On Ayn Rand being a philosopher — If a person picks up a guitar and starts banging on it, they’re a guitarist. We can get into the epistemological politics of it. “Oh well, when we say ‘guitarist’, we intuitively think of a ‘good’ one. And when we say ‘guitarist’, we expect a certain level of competence. When we say guitarist, there should be a standard of what we mean. Even if that standard is arrived at through cultural bias.”

The argument that Ayn Rand was not a philosopher is concluded politically. And conclusions depending on politics are not philosophy unless the politics are made philosophical. Politics are philosophical if you can treat politics like a guitar. Anyone can pick it up and play it. And the conclusion of that play will be beautiful to the philosopher because the conclusions would be philosophical.

Not that I agree or am defending Ayn Rand. There’s a lot to criticize, but the labels we attach to people should be proper if we aim to properly aim philosophy like a guitar.

The Philosophy of Zelenskyy — Here we have the three philosophies:

  • Looking down — The historical philosophical consequences of the actions of Zelenskyy. The scientific approach to deduction.
  • Looking up — The idealization of good, seeing the good, being a witness to the good and trying to attach reason/logos to it.
  • Look into the eyes — This is the practical philosophy. There is a philosophy detached from consequences because the consequences haven’t happened yet. There is a philosophy detached from the heavens because our words have yet to conceptualize what is “good” apart from the gut feeling that springs from us. Apart from these two detachments, we have the experience of looking a person in the eyes and drawing conclusions.

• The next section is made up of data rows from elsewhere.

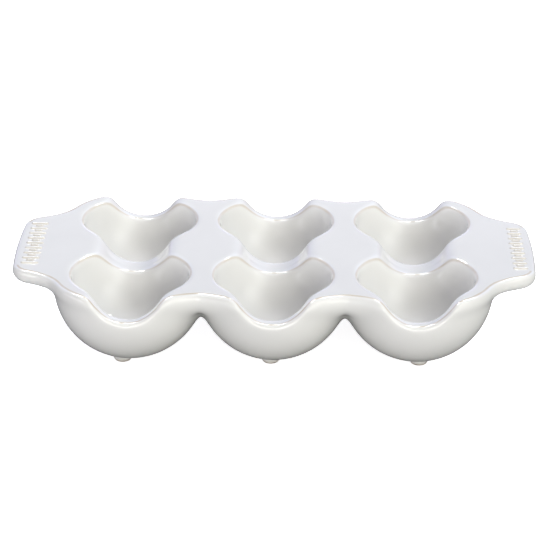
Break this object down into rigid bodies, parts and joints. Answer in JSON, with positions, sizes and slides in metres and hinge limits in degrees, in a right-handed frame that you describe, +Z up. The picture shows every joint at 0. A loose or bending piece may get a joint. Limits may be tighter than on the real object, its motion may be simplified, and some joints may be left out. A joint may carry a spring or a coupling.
{
  "type": "egg holder tray",
  "caption": "Low glazed stoneware egg tray: round egg cups hanging under a flat deck, U-shaped troughs over the cup pairs, a lug handle at each end and a small foot under each cup.",
  "frame": {"origin": "centre of the tray on the plane of the foot bottoms", "axes": "+Z up, X along the tray from handle to handle, -Y towards the front row of cups"},
  "size_m": [0.23, 0.125, 0.0418],
  "materials": {
    "glaze": "glossy off-white glaze that thins to a faint tan line along the rims",
    "foot": "glazed sides, bare matt stoneware on the flat bottom",
    "relief": "glossy off-white glaze, thin and slightly tan on the raised edges"
  },
  "bodies": {
    "root": {"tray_body": "glaze", "foot_front_left": "foot", "foot_front_middle": "foot", "foot_front_right": "foot", "foot_back_left": "foot", "foot_back_middle": "foot", "foot_back_right": "foot", "handle_relief_left": "relief", "handle_relief_right": "relief"}
  },
  "joints": []
}
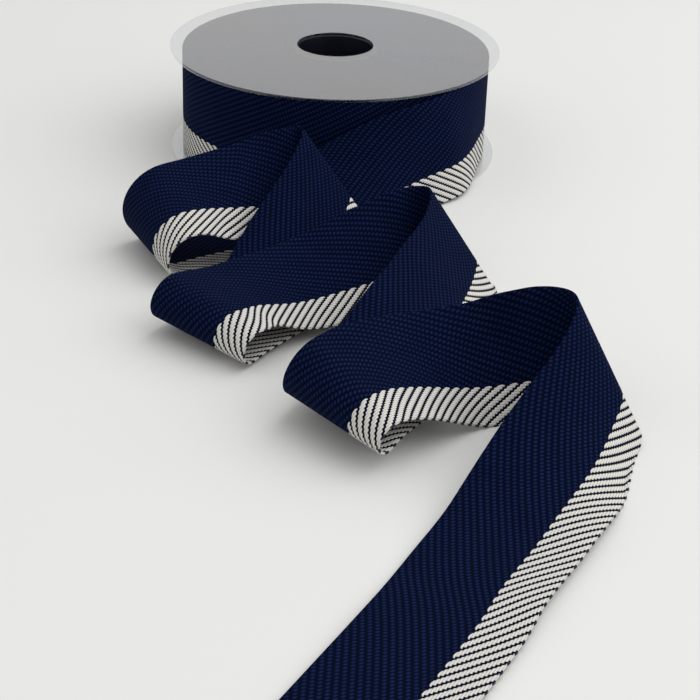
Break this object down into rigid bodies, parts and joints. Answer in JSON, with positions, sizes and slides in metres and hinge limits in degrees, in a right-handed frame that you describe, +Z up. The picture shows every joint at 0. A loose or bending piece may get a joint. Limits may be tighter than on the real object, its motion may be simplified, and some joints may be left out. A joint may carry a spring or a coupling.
{
  "type": "reel of canvas tape",
  "caption": "Clear plastic reel of navy canvas tape with a white striped border, lying flat with its loose end run out in folds.",
  "frame": {"origin": "middle of the base of the whole object's box, on the surface that it lies on", "axes": "+Z up along the reel's axis, +Y from the loose end's cut end towards the reel, +X to the right seen from the cut end"},
  "size_m": [0.1678, 0.4454, 0.0428],
  "materials": {
    "clear_plastic": "clear, glossy",
    "hub_plastic": "smooth",
    "canvas": "woven twill, navy with a white diagonally striped border"
  },
  "bodies": {
    "root": {"flange_lower": "clear_plastic", "flange_upper": "clear_plastic", "hub": "hub_plastic", "tape_roll": "canvas", "tape_loose": "canvas"}
  },
  "joints": []
}
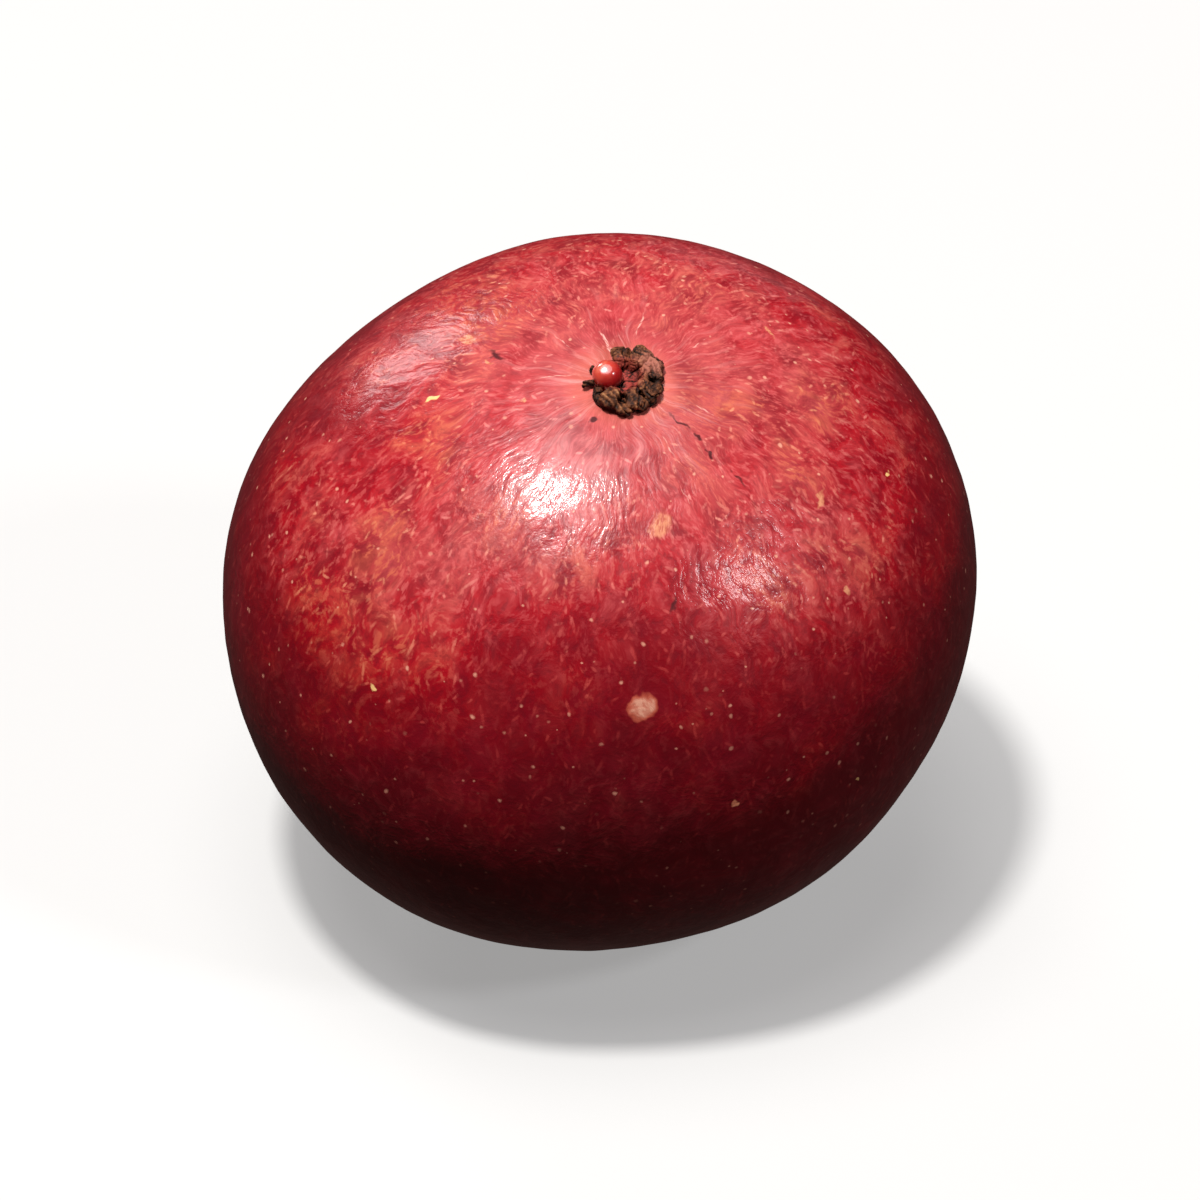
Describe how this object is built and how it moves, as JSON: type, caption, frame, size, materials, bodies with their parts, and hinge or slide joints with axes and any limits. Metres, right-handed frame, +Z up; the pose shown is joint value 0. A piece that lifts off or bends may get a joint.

The looking into the eyes is what we suppose we see when we see Zelenskyy. There’s a factor where we, as observers, play a role in interpretation. But we never take the burden away from the observed: they play a role in how they’re observed.

Zelenskyy has appeared to be an excellent leader. We can look into this through science or look up at it and be inspired. But how can we take his influence with us through our own gaze?

I was thinking about this last night. I imagined sunflowers being a symbol of Ukrainian freedom and flourishing. Around the world, in a couple months, people wearing sunflowers for the same reason.

Here is how/where we all come together. Possibly the first time worldwide because it’s one of the first world-impacting event that allows us to become spiritually unified in a common tongue.

This tongue doesn’t originate magically. The tongue is a sound that comes from experience. Once we all have a shared experience, we can play it the same way. Through words, we can construct and forge a common tongue to decipher meaning in concurrence with the blooming of the universal/Reality/life.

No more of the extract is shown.